Objective: What follows is a listing. Return every line of it exactly.

Available data:

____

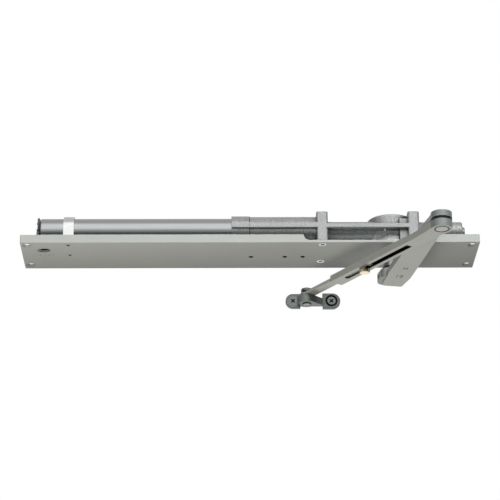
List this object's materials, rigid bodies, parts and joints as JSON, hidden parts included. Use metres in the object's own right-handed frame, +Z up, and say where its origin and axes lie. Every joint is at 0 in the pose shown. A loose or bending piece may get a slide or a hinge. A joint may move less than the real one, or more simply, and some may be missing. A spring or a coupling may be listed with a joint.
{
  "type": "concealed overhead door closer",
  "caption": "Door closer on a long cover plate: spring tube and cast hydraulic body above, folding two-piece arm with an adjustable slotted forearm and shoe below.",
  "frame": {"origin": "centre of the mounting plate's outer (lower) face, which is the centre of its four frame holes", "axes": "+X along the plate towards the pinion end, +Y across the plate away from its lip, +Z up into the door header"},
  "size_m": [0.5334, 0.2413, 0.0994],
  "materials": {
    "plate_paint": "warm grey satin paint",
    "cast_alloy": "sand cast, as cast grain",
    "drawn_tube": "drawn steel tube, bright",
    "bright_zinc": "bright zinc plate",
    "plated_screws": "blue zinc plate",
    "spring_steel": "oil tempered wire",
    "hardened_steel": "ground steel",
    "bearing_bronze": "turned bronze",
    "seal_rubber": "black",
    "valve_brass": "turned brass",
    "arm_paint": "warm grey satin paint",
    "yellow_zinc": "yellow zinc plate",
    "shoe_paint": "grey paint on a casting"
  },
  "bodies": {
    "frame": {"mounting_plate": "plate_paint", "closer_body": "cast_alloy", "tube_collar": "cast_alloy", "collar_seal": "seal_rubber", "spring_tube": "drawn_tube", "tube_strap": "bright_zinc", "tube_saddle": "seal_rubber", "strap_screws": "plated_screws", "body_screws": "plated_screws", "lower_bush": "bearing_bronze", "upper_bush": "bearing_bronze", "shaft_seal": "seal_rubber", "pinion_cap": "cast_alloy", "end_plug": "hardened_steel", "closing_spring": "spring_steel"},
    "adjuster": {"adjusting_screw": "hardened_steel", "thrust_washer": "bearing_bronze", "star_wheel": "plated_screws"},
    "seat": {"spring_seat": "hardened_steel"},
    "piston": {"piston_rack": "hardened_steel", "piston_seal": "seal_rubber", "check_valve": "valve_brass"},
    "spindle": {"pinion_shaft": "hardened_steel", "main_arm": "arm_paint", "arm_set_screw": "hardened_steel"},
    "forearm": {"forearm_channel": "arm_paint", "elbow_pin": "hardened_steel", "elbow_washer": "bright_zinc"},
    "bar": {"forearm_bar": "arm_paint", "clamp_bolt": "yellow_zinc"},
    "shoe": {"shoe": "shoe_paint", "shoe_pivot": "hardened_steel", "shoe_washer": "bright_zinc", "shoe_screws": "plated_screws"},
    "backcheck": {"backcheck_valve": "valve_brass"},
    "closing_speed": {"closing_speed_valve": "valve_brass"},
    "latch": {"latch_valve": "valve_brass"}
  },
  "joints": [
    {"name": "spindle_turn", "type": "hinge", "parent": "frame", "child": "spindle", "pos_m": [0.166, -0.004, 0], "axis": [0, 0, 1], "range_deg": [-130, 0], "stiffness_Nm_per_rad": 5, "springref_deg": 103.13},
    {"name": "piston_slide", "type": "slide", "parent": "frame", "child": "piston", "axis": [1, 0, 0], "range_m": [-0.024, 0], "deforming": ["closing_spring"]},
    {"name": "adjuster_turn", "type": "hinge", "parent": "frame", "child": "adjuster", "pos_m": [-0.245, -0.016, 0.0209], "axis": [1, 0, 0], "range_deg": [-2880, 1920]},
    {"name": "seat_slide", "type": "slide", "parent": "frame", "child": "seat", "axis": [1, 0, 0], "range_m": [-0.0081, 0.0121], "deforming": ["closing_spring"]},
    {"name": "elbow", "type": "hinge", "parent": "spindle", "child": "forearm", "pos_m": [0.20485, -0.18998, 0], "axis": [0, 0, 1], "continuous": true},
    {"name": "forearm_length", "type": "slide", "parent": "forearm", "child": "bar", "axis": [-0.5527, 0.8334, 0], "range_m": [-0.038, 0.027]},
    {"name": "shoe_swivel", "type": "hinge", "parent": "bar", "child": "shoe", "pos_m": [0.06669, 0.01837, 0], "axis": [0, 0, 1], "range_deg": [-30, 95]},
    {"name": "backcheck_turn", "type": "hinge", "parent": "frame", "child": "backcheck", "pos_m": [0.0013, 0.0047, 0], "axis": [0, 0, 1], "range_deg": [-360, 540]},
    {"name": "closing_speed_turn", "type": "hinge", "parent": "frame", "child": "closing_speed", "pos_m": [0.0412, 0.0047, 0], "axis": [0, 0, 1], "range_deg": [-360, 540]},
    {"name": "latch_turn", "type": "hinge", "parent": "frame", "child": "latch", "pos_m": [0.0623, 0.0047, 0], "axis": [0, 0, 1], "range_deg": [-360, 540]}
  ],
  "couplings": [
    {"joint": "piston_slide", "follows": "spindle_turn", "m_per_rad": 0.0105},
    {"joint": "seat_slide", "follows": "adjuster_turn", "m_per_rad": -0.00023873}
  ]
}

____

The answer:
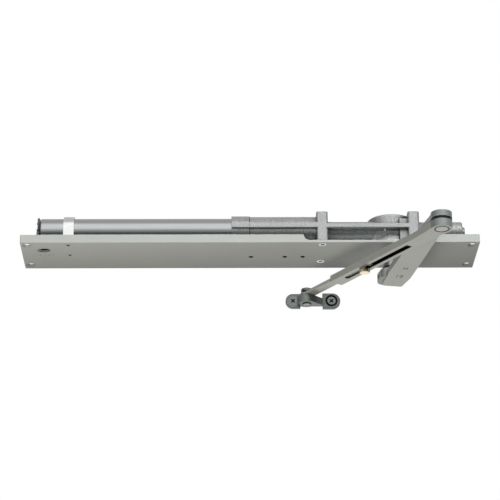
List this object's materials, rigid bodies, parts and joints as JSON, hidden parts included. Use metres in the object's own right-handed frame, +Z up, and say where its origin and axes lie. Every joint is at 0 in the pose shown. A loose or bending piece may get a slide or a hinge. A joint may move less than the real one, or more simply, and some may be missing. A spring or a coupling may be listed with a joint.
{
  "type": "concealed overhead door closer",
  "caption": "Door closer on a long cover plate: spring tube and cast hydraulic body above, folding two-piece arm with an adjustable slotted forearm and shoe below.",
  "frame": {"origin": "centre of the mounting plate's outer (lower) face, which is the centre of its four frame holes", "axes": "+X along the plate towards the pinion end, +Y across the plate away from its lip, +Z up into the door header"},
  "size_m": [0.5334, 0.2413, 0.0994],
  "materials": {
    "plate_paint": "warm grey satin paint",
    "cast_alloy": "sand cast, as cast grain",
    "drawn_tube": "drawn steel tube, bright",
    "bright_zinc": "bright zinc plate",
    "plated_screws": "blue zinc plate",
    "spring_steel": "oil tempered wire",
    "hardened_steel": "ground steel",
    "bearing_bronze": "turned bronze",
    "seal_rubber": "black",
    "valve_brass": "turned brass",
    "arm_paint": "warm grey satin paint",
    "yellow_zinc": "yellow zinc plate",
    "shoe_paint": "grey paint on a casting"
  },
  "bodies": {
    "frame": {"mounting_plate": "plate_paint", "closer_body": "cast_alloy", "tube_collar": "cast_alloy", "collar_seal": "seal_rubber", "spring_tube": "drawn_tube", "tube_strap": "bright_zinc", "tube_saddle": "seal_rubber", "strap_screws": "plated_screws", "body_screws": "plated_screws", "lower_bush": "bearing_bronze", "upper_bush": "bearing_bronze", "shaft_seal": "seal_rubber", "pinion_cap": "cast_alloy", "end_plug": "hardened_steel", "closing_spring": "spring_steel"},
    "adjuster": {"adjusting_screw": "hardened_steel", "thrust_washer": "bearing_bronze", "star_wheel": "plated_screws"},
    "seat": {"spring_seat": "hardened_steel"},
    "piston": {"piston_rack": "hardened_steel", "piston_seal": "seal_rubber", "check_valve": "valve_brass"},
    "spindle": {"pinion_shaft": "hardened_steel", "main_arm": "arm_paint", "arm_set_screw": "hardened_steel"},
    "forearm": {"forearm_channel": "arm_paint", "elbow_pin": "hardened_steel", "elbow_washer": "bright_zinc"},
    "bar": {"forearm_bar": "arm_paint", "clamp_bolt": "yellow_zinc"},
    "shoe": {"shoe": "shoe_paint", "shoe_pivot": "hardened_steel", "shoe_washer": "bright_zinc", "shoe_screws": "plated_screws"},
    "backcheck": {"backcheck_valve": "valve_brass"},
    "closing_speed": {"closing_speed_valve": "valve_brass"},
    "latch": {"latch_valve": "valve_brass"}
  },
  "joints": [
    {"name": "spindle_turn", "type": "hinge", "parent": "frame", "child": "spindle", "pos_m": [0.166, -0.004, 0], "axis": [0, 0, 1], "range_deg": [-130, 0], "stiffness_Nm_per_rad": 5, "springref_deg": 103.13},
    {"name": "piston_slide", "type": "slide", "parent": "frame", "child": "piston", "axis": [1, 0, 0], "range_m": [-0.024, 0], "deforming": ["closing_spring"]},
    {"name": "adjuster_turn", "type": "hinge", "parent": "frame", "child": "adjuster", "pos_m": [-0.245, -0.016, 0.0209], "axis": [1, 0, 0], "range_deg": [-2880, 1920]},
    {"name": "seat_slide", "type": "slide", "parent": "frame", "child": "seat", "axis": [1, 0, 0], "range_m": [-0.0081, 0.0121], "deforming": ["closing_spring"]},
    {"name": "elbow", "type": "hinge", "parent": "spindle", "child": "forearm", "pos_m": [0.20485, -0.18998, 0], "axis": [0, 0, 1], "continuous": true},
    {"name": "forearm_length", "type": "slide", "parent": "forearm", "child": "bar", "axis": [-0.5527, 0.8334, 0], "range_m": [-0.038, 0.027]},
    {"name": "shoe_swivel", "type": "hinge", "parent": "bar", "child": "shoe", "pos_m": [0.06669, 0.01837, 0], "axis": [0, 0, 1], "range_deg": [-30, 95]},
    {"name": "backcheck_turn", "type": "hinge", "parent": "frame", "child": "backcheck", "pos_m": [0.0013, 0.0047, 0], "axis": [0, 0, 1], "range_deg": [-360, 540]},
    {"name": "closing_speed_turn", "type": "hinge", "parent": "frame", "child": "closing_speed", "pos_m": [0.0412, 0.0047, 0], "axis": [0, 0, 1], "range_deg": [-360, 540]},
    {"name": "latch_turn", "type": "hinge", "parent": "frame", "child": "latch", "pos_m": [0.0623, 0.0047, 0], "axis": [0, 0, 1], "range_deg": [-360, 540]}
  ],
  "couplings": [
    {"joint": "piston_slide", "follows": "spindle_turn", "m_per_rad": 0.0105},
    {"joint": "seat_slide", "follows": "adjuster_turn", "m_per_rad": -0.00023873}
  ]
}